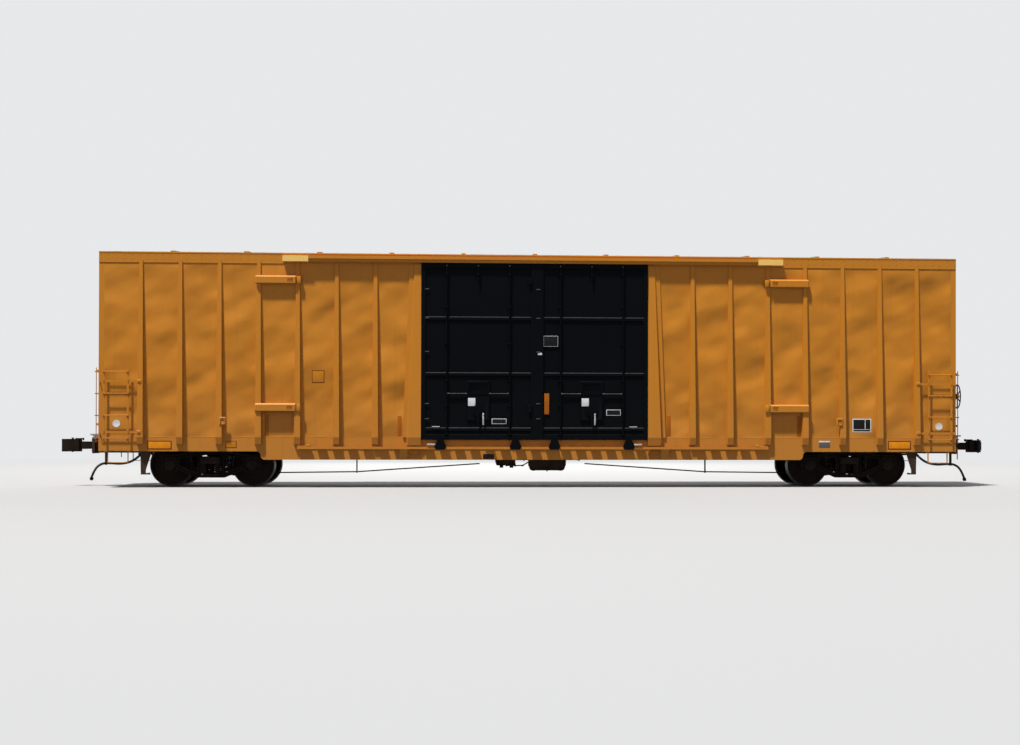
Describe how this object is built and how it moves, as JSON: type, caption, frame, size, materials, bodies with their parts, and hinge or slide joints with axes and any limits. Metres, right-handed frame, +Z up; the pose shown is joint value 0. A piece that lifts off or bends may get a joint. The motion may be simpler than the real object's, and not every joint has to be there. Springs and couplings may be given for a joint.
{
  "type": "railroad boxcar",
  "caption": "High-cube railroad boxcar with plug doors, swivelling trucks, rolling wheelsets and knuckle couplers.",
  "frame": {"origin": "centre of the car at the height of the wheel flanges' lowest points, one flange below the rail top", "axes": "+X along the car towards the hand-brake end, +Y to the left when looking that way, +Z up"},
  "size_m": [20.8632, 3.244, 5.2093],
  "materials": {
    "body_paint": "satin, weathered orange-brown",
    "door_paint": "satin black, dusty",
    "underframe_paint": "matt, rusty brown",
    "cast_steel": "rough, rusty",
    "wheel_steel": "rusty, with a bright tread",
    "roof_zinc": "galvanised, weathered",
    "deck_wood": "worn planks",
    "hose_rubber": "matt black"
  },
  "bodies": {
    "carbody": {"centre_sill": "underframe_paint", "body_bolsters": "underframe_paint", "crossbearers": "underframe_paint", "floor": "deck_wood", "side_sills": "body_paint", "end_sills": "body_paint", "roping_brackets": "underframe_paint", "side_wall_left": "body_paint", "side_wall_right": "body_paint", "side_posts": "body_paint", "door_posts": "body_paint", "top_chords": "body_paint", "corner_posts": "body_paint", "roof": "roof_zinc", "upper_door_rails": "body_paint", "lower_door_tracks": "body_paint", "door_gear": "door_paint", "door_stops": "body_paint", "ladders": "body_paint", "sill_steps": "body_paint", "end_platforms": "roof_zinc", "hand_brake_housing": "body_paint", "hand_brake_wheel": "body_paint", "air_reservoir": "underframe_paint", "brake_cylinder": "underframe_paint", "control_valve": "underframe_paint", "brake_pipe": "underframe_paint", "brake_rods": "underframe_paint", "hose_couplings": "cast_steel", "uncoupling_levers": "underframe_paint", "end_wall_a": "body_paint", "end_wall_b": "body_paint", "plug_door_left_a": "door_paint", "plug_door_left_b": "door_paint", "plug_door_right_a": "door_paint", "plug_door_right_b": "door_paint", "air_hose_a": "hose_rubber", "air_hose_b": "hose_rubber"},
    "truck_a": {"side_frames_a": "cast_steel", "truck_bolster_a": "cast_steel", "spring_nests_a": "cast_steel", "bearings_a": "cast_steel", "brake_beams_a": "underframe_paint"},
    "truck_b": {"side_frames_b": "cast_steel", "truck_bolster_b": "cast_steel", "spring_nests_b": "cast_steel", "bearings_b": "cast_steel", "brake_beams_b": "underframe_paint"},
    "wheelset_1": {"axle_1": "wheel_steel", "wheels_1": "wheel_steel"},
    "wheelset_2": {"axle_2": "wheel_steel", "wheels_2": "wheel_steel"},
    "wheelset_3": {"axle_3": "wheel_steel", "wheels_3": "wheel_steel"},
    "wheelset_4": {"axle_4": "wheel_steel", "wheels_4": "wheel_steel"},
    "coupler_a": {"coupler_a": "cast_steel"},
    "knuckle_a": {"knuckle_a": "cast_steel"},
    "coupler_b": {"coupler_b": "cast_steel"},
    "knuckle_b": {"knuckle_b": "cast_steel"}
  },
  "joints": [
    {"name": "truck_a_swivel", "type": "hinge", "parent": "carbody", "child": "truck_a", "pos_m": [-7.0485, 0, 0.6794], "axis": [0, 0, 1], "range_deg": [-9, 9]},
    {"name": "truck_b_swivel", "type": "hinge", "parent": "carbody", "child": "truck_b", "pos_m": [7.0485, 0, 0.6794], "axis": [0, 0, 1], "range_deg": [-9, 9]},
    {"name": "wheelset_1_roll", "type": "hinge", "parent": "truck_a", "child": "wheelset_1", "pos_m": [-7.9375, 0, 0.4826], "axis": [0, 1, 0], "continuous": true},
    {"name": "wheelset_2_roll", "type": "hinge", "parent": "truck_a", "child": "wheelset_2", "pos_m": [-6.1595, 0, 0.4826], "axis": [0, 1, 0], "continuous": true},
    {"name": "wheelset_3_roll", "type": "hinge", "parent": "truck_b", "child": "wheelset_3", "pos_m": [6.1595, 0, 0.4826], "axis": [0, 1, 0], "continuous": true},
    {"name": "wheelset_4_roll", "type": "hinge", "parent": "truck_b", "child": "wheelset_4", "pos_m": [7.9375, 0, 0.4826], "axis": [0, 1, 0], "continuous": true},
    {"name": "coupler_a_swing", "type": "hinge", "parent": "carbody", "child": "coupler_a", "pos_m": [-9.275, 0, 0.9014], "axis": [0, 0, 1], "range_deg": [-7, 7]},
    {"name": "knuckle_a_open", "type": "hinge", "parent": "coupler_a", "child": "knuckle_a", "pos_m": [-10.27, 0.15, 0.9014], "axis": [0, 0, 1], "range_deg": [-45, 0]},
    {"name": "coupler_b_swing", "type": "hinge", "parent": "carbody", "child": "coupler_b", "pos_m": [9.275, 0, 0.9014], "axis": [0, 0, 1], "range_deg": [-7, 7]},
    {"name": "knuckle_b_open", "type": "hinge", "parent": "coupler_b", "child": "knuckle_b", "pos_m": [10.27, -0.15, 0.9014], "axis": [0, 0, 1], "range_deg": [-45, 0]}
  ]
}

WHAT YOU ARE ASKED TO DO: Give an exact copy of all the data shown above.

FULL RESPONSE:
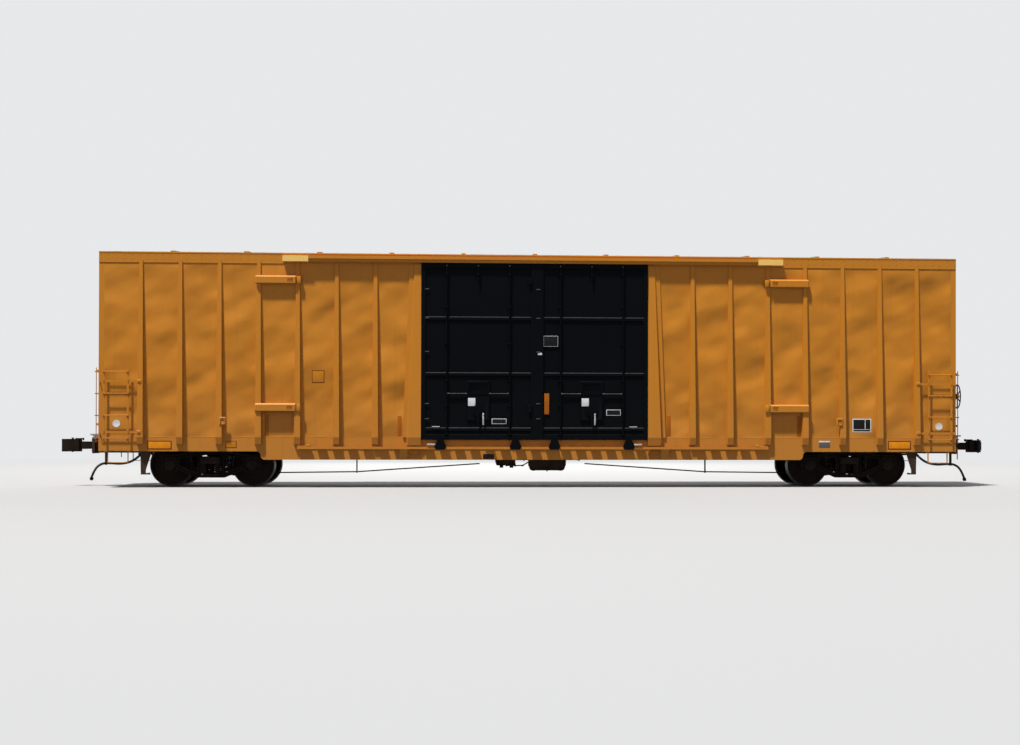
Describe how this object is built and how it moves, as JSON: type, caption, frame, size, materials, bodies with their parts, and hinge or slide joints with axes and any limits. Metres, right-handed frame, +Z up; the pose shown is joint value 0. A piece that lifts off or bends may get a joint. The motion may be simpler than the real object's, and not every joint has to be there. Springs and couplings may be given for a joint.
{
  "type": "railroad boxcar",
  "caption": "High-cube railroad boxcar with plug doors, swivelling trucks, rolling wheelsets and knuckle couplers.",
  "frame": {"origin": "centre of the car at the height of the wheel flanges' lowest points, one flange below the rail top", "axes": "+X along the car towards the hand-brake end, +Y to the left when looking that way, +Z up"},
  "size_m": [20.8632, 3.244, 5.2093],
  "materials": {
    "body_paint": "satin, weathered orange-brown",
    "door_paint": "satin black, dusty",
    "underframe_paint": "matt, rusty brown",
    "cast_steel": "rough, rusty",
    "wheel_steel": "rusty, with a bright tread",
    "roof_zinc": "galvanised, weathered",
    "deck_wood": "worn planks",
    "hose_rubber": "matt black"
  },
  "bodies": {
    "carbody": {"centre_sill": "underframe_paint", "body_bolsters": "underframe_paint", "crossbearers": "underframe_paint", "floor": "deck_wood", "side_sills": "body_paint", "end_sills": "body_paint", "roping_brackets": "underframe_paint", "side_wall_left": "body_paint", "side_wall_right": "body_paint", "side_posts": "body_paint", "door_posts": "body_paint", "top_chords": "body_paint", "corner_posts": "body_paint", "roof": "roof_zinc", "upper_door_rails": "body_paint", "lower_door_tracks": "body_paint", "door_gear": "door_paint", "door_stops": "body_paint", "ladders": "body_paint", "sill_steps": "body_paint", "end_platforms": "roof_zinc", "hand_brake_housing": "body_paint", "hand_brake_wheel": "body_paint", "air_reservoir": "underframe_paint", "brake_cylinder": "underframe_paint", "control_valve": "underframe_paint", "brake_pipe": "underframe_paint", "brake_rods": "underframe_paint", "hose_couplings": "cast_steel", "uncoupling_levers": "underframe_paint", "end_wall_a": "body_paint", "end_wall_b": "body_paint", "plug_door_left_a": "door_paint", "plug_door_left_b": "door_paint", "plug_door_right_a": "door_paint", "plug_door_right_b": "door_paint", "air_hose_a": "hose_rubber", "air_hose_b": "hose_rubber"},
    "truck_a": {"side_frames_a": "cast_steel", "truck_bolster_a": "cast_steel", "spring_nests_a": "cast_steel", "bearings_a": "cast_steel", "brake_beams_a": "underframe_paint"},
    "truck_b": {"side_frames_b": "cast_steel", "truck_bolster_b": "cast_steel", "spring_nests_b": "cast_steel", "bearings_b": "cast_steel", "brake_beams_b": "underframe_paint"},
    "wheelset_1": {"axle_1": "wheel_steel", "wheels_1": "wheel_steel"},
    "wheelset_2": {"axle_2": "wheel_steel", "wheels_2": "wheel_steel"},
    "wheelset_3": {"axle_3": "wheel_steel", "wheels_3": "wheel_steel"},
    "wheelset_4": {"axle_4": "wheel_steel", "wheels_4": "wheel_steel"},
    "coupler_a": {"coupler_a": "cast_steel"},
    "knuckle_a": {"knuckle_a": "cast_steel"},
    "coupler_b": {"coupler_b": "cast_steel"},
    "knuckle_b": {"knuckle_b": "cast_steel"}
  },
  "joints": [
    {"name": "truck_a_swivel", "type": "hinge", "parent": "carbody", "child": "truck_a", "pos_m": [-7.0485, 0, 0.6794], "axis": [0, 0, 1], "range_deg": [-9, 9]},
    {"name": "truck_b_swivel", "type": "hinge", "parent": "carbody", "child": "truck_b", "pos_m": [7.0485, 0, 0.6794], "axis": [0, 0, 1], "range_deg": [-9, 9]},
    {"name": "wheelset_1_roll", "type": "hinge", "parent": "truck_a", "child": "wheelset_1", "pos_m": [-7.9375, 0, 0.4826], "axis": [0, 1, 0], "continuous": true},
    {"name": "wheelset_2_roll", "type": "hinge", "parent": "truck_a", "child": "wheelset_2", "pos_m": [-6.1595, 0, 0.4826], "axis": [0, 1, 0], "continuous": true},
    {"name": "wheelset_3_roll", "type": "hinge", "parent": "truck_b", "child": "wheelset_3", "pos_m": [6.1595, 0, 0.4826], "axis": [0, 1, 0], "continuous": true},
    {"name": "wheelset_4_roll", "type": "hinge", "parent": "truck_b", "child": "wheelset_4", "pos_m": [7.9375, 0, 0.4826], "axis": [0, 1, 0], "continuous": true},
    {"name": "coupler_a_swing", "type": "hinge", "parent": "carbody", "child": "coupler_a", "pos_m": [-9.275, 0, 0.9014], "axis": [0, 0, 1], "range_deg": [-7, 7]},
    {"name": "knuckle_a_open", "type": "hinge", "parent": "coupler_a", "child": "knuckle_a", "pos_m": [-10.27, 0.15, 0.9014], "axis": [0, 0, 1], "range_deg": [-45, 0]},
    {"name": "coupler_b_swing", "type": "hinge", "parent": "carbody", "child": "coupler_b", "pos_m": [9.275, 0, 0.9014], "axis": [0, 0, 1], "range_deg": [-7, 7]},
    {"name": "knuckle_b_open", "type": "hinge", "parent": "coupler_b", "child": "knuckle_b", "pos_m": [10.27, -0.15, 0.9014], "axis": [0, 0, 1], "range_deg": [-45, 0]}
  ]
}